Heterogeneous, diversified, and big - Cargill Inc's use of Evolutionary Technologies International's ETIExtract Tool Suite - Company Operations

Software Magazine, Nov, 1997 by Eden Osucha

Mergers, globalization, and industry deregulation at large companies have produced software systems that are as heterogeneous and as widely distributed as the businesses themselves. The world's largest private corporation, Cargill Inc., is a $21 billion dollar international enterprise with a sprawling IT infrastructure. The Minneapolis-based company processes, distributes, and markets a wide variety of agricultural, food, financial, and industrial products.

Cargill supports six data warehouses, the largest of which totals 50Gbs. One of the greatest challenges for the managers of these warehouses is migrating and integrating data from legacy systems and vendor applications.

To further complicate matters, many of Cargill's 30 decentralized divisions have their own IT staff and methodologies. Carla Melby, a Cargill IT technical consultant, says one the thorniest problems is determining business rules to cleanse and build consensus for integrated data such as customer information from different business units.

According to Melby, Cargill is helping to manage its data integration with the ETI*Extract Tool Suite developed by Evolutionary Technologies International (ETI). This open systems data conversion tool selectively retrieves, transforms, and moves data between databases and data warehouses. Melby says the ETI data conversion tool was chosen over such competing products as Trinzic's Infopump, Carlton's Passport, and Prism Solutions' tools because it allowed customization of the code being generated.

"What was also key with ETI were code-insertion points," says Melby. "You can indicate to the tool that you want to insert a custom block of code, and it will then be inserted into the program where you want it. That's very important to us because manually manipulating the generated code defeats maintenance benefits and waiting for vendor modifications when you're in the middle of a project is not a feasible solution." Melby says ETI*Extract allows her senior IT people to focus on architecting the data conversion process instead of code quality control. She points out that this strategy optimizes resources and ensures consistently high code quality. "In any typical data integration situation, you can always plan for what you do expect," says Melby. "It's how effectively you can recover from surprises that saves you."

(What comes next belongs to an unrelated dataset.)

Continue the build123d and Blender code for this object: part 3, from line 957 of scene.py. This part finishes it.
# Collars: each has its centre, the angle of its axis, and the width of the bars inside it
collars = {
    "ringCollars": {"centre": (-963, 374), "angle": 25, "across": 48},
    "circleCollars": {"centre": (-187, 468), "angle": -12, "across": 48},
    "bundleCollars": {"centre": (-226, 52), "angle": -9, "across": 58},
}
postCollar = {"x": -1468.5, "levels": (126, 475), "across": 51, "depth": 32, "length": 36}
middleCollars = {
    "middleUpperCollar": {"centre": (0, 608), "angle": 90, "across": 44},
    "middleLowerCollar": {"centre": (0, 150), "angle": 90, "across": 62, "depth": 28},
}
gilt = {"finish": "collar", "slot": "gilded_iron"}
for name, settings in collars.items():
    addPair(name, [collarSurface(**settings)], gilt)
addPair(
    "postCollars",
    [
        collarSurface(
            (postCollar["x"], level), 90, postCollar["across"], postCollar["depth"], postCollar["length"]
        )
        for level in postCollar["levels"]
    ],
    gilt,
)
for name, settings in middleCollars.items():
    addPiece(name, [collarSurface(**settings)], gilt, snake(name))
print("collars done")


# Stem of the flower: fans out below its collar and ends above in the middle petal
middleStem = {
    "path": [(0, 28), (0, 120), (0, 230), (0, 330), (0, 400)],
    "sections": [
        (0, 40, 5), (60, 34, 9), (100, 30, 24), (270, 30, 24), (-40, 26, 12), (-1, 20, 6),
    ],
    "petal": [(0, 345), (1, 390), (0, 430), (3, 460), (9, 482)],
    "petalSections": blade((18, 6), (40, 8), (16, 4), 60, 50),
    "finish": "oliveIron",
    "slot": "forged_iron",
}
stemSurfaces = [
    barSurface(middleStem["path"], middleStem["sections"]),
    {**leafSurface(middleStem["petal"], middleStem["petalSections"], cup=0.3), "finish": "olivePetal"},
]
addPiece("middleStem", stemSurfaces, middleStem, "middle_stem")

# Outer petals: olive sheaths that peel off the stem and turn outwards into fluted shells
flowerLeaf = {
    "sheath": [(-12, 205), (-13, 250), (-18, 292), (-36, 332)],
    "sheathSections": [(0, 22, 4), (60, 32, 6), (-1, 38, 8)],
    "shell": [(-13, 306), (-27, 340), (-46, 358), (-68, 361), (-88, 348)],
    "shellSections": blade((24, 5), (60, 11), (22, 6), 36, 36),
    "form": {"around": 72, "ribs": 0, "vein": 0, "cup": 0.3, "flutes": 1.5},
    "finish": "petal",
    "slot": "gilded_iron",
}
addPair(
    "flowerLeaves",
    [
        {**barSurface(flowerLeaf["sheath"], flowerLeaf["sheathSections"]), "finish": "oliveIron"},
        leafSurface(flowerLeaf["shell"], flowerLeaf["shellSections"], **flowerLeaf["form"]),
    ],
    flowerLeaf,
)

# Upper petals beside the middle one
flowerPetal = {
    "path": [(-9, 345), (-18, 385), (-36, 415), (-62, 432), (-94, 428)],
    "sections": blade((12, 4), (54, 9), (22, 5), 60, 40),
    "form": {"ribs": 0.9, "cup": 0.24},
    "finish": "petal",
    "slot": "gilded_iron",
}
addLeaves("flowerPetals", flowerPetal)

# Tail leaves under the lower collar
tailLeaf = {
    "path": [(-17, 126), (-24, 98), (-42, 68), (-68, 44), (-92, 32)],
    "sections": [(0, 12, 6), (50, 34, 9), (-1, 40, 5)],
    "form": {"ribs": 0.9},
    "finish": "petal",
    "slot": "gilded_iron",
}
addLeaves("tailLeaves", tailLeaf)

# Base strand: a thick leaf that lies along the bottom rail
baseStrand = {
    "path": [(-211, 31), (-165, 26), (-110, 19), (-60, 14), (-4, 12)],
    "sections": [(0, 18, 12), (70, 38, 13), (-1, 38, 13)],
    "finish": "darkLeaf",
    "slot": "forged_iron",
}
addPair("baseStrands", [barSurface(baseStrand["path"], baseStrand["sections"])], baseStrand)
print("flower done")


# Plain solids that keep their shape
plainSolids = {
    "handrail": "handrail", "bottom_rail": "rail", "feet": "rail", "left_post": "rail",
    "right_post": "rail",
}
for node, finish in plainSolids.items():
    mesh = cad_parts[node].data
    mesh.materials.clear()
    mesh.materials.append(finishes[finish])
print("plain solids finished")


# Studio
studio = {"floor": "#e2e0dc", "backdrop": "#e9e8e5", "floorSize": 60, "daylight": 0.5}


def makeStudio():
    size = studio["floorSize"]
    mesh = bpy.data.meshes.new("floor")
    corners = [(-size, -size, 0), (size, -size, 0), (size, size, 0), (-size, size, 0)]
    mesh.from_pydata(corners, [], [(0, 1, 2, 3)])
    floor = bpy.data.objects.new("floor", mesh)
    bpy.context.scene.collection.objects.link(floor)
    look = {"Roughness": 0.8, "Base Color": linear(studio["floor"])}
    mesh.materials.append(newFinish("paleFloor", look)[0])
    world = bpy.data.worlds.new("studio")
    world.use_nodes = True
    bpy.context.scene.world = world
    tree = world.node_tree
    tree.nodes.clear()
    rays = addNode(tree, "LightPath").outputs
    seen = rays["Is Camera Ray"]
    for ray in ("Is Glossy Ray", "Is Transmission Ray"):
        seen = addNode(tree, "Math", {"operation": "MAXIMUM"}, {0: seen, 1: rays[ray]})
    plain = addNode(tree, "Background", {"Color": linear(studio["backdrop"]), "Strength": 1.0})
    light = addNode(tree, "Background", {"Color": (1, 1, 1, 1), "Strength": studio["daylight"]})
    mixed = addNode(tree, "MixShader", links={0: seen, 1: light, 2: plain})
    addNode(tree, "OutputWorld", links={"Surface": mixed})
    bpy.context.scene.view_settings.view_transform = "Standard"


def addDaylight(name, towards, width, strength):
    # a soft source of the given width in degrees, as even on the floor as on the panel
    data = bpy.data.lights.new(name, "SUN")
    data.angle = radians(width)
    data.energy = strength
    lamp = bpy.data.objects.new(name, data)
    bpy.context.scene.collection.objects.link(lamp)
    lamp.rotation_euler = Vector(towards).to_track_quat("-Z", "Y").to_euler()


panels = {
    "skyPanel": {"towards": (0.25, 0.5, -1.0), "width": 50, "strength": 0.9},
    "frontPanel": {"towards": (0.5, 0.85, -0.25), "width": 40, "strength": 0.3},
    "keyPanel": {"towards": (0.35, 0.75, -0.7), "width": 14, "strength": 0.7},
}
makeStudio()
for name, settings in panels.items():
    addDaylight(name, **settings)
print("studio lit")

Cargill also reaps the benefits of ETI*Extract on the business side. The tool suite is a key component in Cargill's Common Message Transfer Service (CMTS). Melby says the system provides a flexible infrastructure to move data between diverse supply-chain management applications and supplements API functionality in products or packages that may lack an interface.

"We are selling to pain." says Katherine Hammer, co-founder, president, and CEO of ETI, which currently ranks 17th in the Inc. 500 list of America's fastest-growing private companies. According to Hammer, ETI*Extract has helped her customers achieve up to a thirty-fold increase in data management productivity. Melby confirms that while an interface for a function with the CMTS can take 30 hours to build, setting up an additional application for that functionality may take as little as two hours.

Hammer says ETI*Extract is designed for markets in which comprehensive data management -- via straight migration or warehousing -- is an increasingly expensive proposition. "In large IT shops, 80 cents of every dollar is spent on systems maintenance, rather than on deploying systems," notes Hammer, adding that ETI*Extract offers a cost-effective means of coping with change, "not just throwing big machines at it."